Unlike many beverages, tea requires the simplest of tools, only needing water; and it can be drunk right from the container it was steeped in. Coffee, despite those who claim they drink it black, always seems to need a boost of some sort or other to improve its taste; and who has not carried tinned cow, sugar or some other addition for noon coffee? Instant has a bad name and all the talk of “just boil it until it’s black” is poor instruction.

But tea, bagged or loose—well, there is a substance that fits right into a pack, pouch or pocket.

Once the tea is steeped, the time for leisure is at hand.

Making tea in the woods can be reduced to a few simple motions. Boil, toss, steep and drink. Those are the kind of instructions few can fuss over or fail at. Watching a north woods guide boil the kettle is like watching a master craftsman at work. They can get the water rolling quicker than… well, quicker than I can explain it. Kindling is the key, and shredded white birch bark tinder doesn’t always mean success, but sure helps. Dry spruce or fir twigs twisted into a bundle with a few thicker limbs can get any kettle singing quickly. A tea boil-up isn’t about axe work. Snap off what’s near and make it small. Once rolling to your taste, get the kettle off the fire and toss in the tea. Never boil tea: you’re not cooking spuds here.

Black soot stains are marks of honour to a trailside teakettle. More than just a container to boil tea it also can be a water pail, a soup pot and a halfway decent fry pan. Warped and dented with a long-ago-replaced bail of stiff wire, a boiling kettle often had another life before being called into service. Teakettles come in all styles from elegant long-spouted society models that have fallen on hard times to simple soup tins. Even a camping kit bowl can make a passable teakettle. The truly traditional would use a birch bark bowl with heated stones to make tea by the brook.

Once the tea is steeped, the time for leisure is at hand. Relaxed with face wreathed in a steaming mug, tired muscles uncoil and frozen digits are warmed.
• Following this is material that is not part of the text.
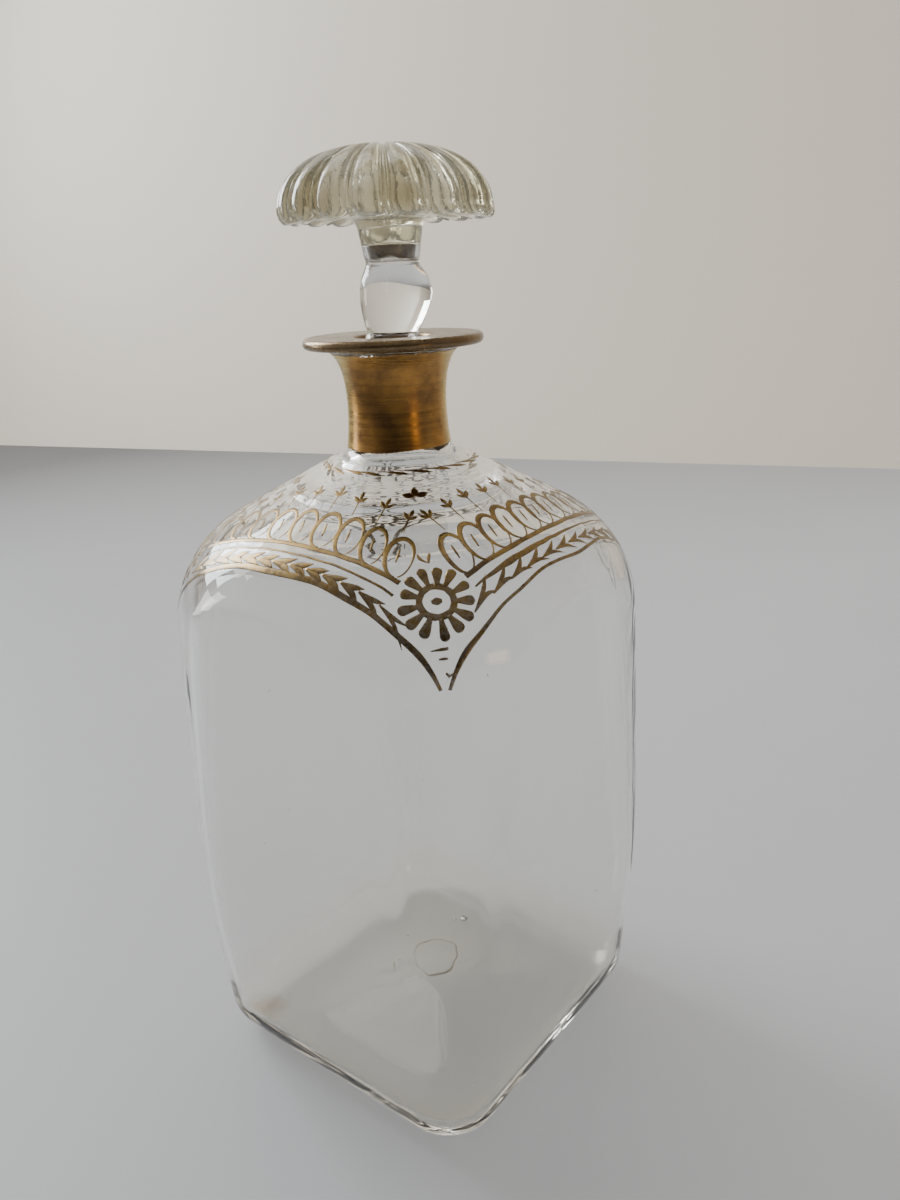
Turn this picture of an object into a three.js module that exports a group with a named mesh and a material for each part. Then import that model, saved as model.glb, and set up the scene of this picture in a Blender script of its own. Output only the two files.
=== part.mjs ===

No fine and fancy spa can equal the relaxation a good fire and a cup of tea offers. Boiling the kettle allows you to truly appreciate the now and the where, and once viewed through tea’s fragrant steam, you have a better understanding of the north woods. The forest subtly wraps you in silence and a measured contemplation of life is better conducted with tea in hand.
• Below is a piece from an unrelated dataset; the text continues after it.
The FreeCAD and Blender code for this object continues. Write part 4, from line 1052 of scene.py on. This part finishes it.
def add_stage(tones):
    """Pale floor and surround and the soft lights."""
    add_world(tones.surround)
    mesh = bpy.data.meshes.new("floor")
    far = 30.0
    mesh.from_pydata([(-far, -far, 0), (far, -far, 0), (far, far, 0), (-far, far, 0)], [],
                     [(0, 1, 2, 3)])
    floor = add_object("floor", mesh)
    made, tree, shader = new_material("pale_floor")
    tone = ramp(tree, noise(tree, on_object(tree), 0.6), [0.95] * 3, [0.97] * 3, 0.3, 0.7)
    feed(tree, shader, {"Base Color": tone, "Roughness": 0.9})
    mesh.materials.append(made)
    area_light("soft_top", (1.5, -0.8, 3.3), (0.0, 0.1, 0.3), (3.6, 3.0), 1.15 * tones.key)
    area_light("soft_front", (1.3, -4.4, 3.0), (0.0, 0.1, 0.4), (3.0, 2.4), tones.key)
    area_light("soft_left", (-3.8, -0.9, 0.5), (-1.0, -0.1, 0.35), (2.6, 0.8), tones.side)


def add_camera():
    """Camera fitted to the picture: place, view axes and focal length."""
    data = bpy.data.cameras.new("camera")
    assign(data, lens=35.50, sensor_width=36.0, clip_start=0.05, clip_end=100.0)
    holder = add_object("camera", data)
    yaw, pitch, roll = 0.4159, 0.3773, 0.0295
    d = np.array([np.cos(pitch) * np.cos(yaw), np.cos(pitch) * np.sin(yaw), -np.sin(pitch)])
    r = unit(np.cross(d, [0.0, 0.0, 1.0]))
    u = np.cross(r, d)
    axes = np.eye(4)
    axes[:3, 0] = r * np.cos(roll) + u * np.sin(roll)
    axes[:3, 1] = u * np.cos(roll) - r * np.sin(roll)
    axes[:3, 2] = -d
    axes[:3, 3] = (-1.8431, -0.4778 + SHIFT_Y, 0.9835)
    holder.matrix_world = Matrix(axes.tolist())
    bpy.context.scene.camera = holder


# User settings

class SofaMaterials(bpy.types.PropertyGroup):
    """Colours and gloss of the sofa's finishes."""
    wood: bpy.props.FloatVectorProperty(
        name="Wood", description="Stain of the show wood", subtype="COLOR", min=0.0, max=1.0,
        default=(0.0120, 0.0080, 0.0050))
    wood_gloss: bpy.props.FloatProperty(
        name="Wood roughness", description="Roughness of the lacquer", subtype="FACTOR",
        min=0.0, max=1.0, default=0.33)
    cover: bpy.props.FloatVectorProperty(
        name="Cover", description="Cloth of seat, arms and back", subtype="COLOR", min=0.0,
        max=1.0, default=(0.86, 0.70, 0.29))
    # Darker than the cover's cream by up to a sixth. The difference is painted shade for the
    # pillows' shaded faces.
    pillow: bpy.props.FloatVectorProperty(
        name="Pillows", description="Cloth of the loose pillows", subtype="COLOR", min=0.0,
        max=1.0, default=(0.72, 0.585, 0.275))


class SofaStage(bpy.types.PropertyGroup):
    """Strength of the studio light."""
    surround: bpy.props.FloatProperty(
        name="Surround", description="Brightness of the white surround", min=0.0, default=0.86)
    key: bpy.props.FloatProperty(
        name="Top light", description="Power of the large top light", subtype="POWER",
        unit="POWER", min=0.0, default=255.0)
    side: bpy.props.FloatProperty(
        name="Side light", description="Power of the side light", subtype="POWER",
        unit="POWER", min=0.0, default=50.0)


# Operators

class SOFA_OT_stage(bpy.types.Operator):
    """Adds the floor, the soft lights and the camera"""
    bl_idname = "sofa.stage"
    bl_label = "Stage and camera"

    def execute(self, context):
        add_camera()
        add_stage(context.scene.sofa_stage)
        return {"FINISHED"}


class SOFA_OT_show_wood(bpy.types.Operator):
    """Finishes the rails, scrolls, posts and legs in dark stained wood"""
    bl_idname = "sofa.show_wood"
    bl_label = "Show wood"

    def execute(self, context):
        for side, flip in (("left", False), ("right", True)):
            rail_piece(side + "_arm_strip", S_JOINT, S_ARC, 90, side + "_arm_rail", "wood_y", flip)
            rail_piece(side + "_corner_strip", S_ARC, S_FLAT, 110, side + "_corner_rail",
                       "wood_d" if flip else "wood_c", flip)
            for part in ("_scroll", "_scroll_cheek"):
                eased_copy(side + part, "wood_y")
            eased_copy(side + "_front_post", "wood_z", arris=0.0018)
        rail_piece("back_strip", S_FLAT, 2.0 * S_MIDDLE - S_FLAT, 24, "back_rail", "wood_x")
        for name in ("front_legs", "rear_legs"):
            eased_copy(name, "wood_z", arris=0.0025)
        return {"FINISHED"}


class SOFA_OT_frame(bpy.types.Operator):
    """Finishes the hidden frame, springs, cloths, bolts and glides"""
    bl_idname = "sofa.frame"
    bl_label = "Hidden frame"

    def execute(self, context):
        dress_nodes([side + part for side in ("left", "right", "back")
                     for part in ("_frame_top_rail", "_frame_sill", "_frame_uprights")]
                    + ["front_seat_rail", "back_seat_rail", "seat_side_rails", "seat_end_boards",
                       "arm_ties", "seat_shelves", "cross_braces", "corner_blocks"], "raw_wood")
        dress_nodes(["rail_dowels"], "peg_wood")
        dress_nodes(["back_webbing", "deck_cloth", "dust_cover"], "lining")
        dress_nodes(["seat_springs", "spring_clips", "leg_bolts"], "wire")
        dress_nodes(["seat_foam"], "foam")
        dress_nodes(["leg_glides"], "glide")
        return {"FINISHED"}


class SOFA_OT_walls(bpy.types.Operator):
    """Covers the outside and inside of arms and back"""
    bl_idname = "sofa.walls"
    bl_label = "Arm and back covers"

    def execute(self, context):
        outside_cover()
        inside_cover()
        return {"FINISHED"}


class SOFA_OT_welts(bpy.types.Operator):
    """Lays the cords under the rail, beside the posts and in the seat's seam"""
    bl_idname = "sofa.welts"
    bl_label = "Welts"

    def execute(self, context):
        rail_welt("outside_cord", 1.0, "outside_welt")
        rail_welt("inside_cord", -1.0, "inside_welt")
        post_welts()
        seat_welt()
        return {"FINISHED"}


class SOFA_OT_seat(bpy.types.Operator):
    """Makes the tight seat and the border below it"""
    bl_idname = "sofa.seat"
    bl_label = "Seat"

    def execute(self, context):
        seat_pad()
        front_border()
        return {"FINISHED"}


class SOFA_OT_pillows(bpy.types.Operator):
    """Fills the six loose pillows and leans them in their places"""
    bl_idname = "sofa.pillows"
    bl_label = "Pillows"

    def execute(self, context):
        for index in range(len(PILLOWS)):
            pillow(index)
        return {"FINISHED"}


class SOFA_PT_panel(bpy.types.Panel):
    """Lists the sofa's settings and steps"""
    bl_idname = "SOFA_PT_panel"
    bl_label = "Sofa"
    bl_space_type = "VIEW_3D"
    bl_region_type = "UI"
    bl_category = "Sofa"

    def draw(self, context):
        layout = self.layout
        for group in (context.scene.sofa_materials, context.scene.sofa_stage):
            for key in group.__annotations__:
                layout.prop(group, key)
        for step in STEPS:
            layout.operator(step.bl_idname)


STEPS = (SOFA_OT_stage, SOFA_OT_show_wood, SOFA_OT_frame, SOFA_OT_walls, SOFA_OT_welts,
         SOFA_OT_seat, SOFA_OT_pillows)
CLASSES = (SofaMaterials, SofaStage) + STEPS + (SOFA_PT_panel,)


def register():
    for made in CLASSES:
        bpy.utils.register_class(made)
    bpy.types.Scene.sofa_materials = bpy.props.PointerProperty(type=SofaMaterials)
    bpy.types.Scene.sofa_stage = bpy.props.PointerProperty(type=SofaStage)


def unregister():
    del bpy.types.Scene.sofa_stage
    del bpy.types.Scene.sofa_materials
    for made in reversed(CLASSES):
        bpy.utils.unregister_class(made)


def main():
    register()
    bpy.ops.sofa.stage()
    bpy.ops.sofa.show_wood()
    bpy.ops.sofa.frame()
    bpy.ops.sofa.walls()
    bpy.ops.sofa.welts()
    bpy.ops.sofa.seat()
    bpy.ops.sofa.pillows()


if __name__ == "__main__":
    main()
A tea break was always just long enough to let you rest but not get too comfortable—a pause with a purpose. Back when tobacco was considered as necessary as tea itself, pipes were filled while the tea water boiled and once more as the coals cooled. I admit to still enjoying a pipe with tea under the spruces, more for the tradition than anything else.

Old-fashioned wooden matches strike the best for tea fires and the flare of a lucifer is the first cheerful step to tea. Boiling up this way is all about the old ways and honouring the past.
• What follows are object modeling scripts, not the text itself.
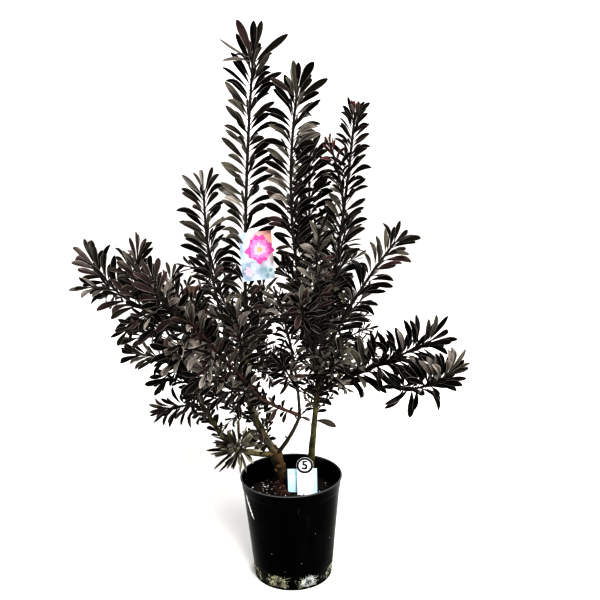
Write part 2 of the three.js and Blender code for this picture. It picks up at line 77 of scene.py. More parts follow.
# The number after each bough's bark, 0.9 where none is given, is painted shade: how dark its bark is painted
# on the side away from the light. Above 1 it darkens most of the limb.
BOUGHS = {
    "trunk": bough(
        None, 0, (-30, 0, 255), STRAIGHT, (23, 19), "brown", 1.7, foot=(-15, 25, 177), flare=7, burl=4,
        knots=(16, 0.42, 1.06, 13)),
    "left_bough": bough(
        "trunk", 1, (-80, 15, 450), (-20, 0, -5), (16, 9), "green", 1.2, knots=(11, 0.0, 0.5, 9)),
    "middle_bough": bough("trunk", 0.9, (20, -40, 345), (5, 0, 0), (8, 6.5), "green", 1.7),
    "red_bough_lower": bough("middle_bough", 1, (-50, -95, 400), (-5, 0, 0), (6.5, 6), "red", 1.3),
    "red_bough_upper": bough("red_bough_lower", 1, (-158, -202, 576), STRAIGHT, (6, 5), "red", 2.2),
    "low_bough": bough("trunk", 0.95, (-140, -50, 335), (-15, -10, -15), (11, 8), "green", 1.8),
    "low_bough_upper": bough("low_bough", 1, (-186, -58, 450), (-5, -3, 0), (8, 6), "green", 1.9),
    "right_bough": bough(
        None, 0, (60, 15, 430), STRAIGHT, (12, 9), "green", 0.6, foot=(35, 44, 167), flare=3,
        knots=(6, 0.15, 0.6, 6)),
    "right_side_bough": bough("right_bough", 0.75, (97, 0, 398), STRAIGHT, (7, 6.5), "red"),
    "back_left_bough": bough("left_bough", 0.75, (-85, 110, 425), (0, 0, -5), (7, 6), "green"),
    "back_right_bough": bough("right_bough", 0.9, (45, 120, 425), (5, 0, 5), (7, 6), "green"),
}

# How the leaves of a stem stand, where its row doesn't say otherwise. They lie between the shares first
# and last of its length, or on the last rosette millimetres of it. breadth and open multiply the leaves'
# width and their angle to the stem, spacing the length of stem between two, and crowding draws them to the
# tip. Over the last closing millimetres they close up. curl bends them, and lift turns them upwards. The
# last red_tip leaves are new, and the orange_tip innermost of those are newest. sprays is how many short
# twigs the stem has, or that with the shares between which they stand and their size.
STEM = dict(
    first=0.12, last=1.0, rosette=0, breadth=1.0, open=1.0, spacing=1.0, crowding=1.2, closing=0, curl=0.0,
    lift=0.0, red_tip=0, orange_tip=0, sprays=0, sides=(),
)
# Tones for the left and the right of a stem: paler tints on the left are painted light, near-black ones on
# the right painted shade
ASHEN = ("ashen", "black")


# Where a shoot's tone names a left and a right, the paler left is painted light and the darker right painted
# shade
def shoot(grows, at, tip, bow, thick, leaf, tone, first=0.1, **more):
    """A foliage mass, in millimetres: its main stem like a bough, and the length of its full-grown leaves,
    or that at its foot and at its tip. tone is the mix of tints, or that on its left and on its right."""
    return dict(grows=grows, at=at, tip=tip, bow=bow, thick=thick, leaf=leaf, tone=tone, first=first, **more)


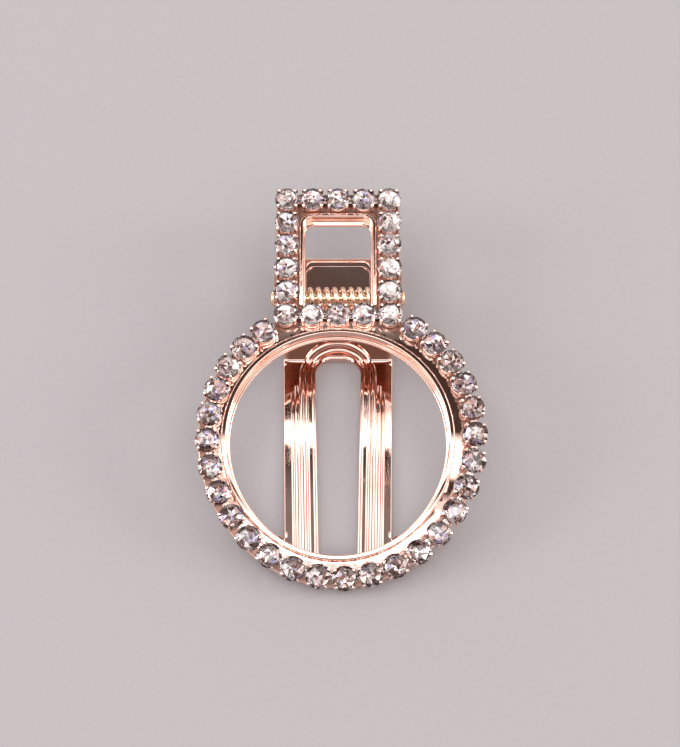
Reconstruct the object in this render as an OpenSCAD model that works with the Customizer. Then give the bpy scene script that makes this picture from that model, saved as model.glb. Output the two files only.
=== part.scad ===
/* [Ring] */
// Radius of the ring's rim, to the middle of its bead
rim_r = 14.8; // [13:0.1:17]
// Outer radius of the ring's flat border
ring_r = 18.2; // [17:0.1:21]
// How far the ring's turned-in lip reaches inside the rim's inner face
lip_w = 0.4; // [0.2:0.05:0.8]
// Radius of the arch of the upper sheet, seen from the side
arch_r = 90; // [70:5:200]
// Slope of the arch over the middle of the ring, in degrees
arch_slope = 12.5; // [9:0.5:13]
// Height of the border's upper face over the middle of the ring
arch_z = 7.1; // [7:0.1:8]

/* [Lever] */
// Half width of the lever's border
lever_half = 8.4; // [8:0.1:9]
// Half width of the lever's window
window_half = 4.6; // [4:0.05:4.6]
// Length of the straight row of cups from the junction row to the end row
lever_rows = 17.3; // [17:0.1:18.5]
// Distance from the middle of the ring to the junction row
junction_y = 16.85; // [16.85:0.05:17.4]

/* [Sheet] */
// Thickness of the sheet of both jaws
sheet = 0.6; // [0.5:0.05:0.8]
// Width of the raised rim round the ring and the window
rim_w = 0.6; // [0.4:0.05:0.7]
// Height of the raised rim over the border
rim_up = 0.4; // [0.2:0.05:0.6]
// Depth of the rim's wall under the border's upper face
rim_down = 1.3; // [1:0.1:1.5]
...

Tea in the north woods is nearly always black and either flowery or regal. At one time Ceylon’s finest was slurped by those who cruised and crossed the country in search of pine, fur or farmland. Orange pekoe is the favourite today, and while the green exotic stuff occasionally appears, it’s black tea for most woods boil-ups.

Tea travels well, weighs little and never seems lose flavour. Packed in a baking powder tin or crammed into a hunting jacket pocket, it stands up to all challenges ready for duty. Any old container works just as long as it’s leak proof, for damp tea is about as useless as damp gunpowder.

If you could look into the soul of the north country, what dark smoke-stained secrets would you see? Winter’s cold grip, summer’s fleeting promise broken yet again, and hardy folk fueled by countless cups of tea. This gift of the Orient is as much a part of the forest, fields and water as anything ever could be. Drunk in lonely silence amid the tall timber, under a snow-threating sky or out on the land, tea is a faithful unflinching friend. Without tea, how could the paddles rise and fall, snowshoes squeak across the snow or feet tirelessly tramp the land? Dark smoke-stained tea, seasoned with spruce needles or spider webs, remains part of the woods experience; and one to be celebrated often.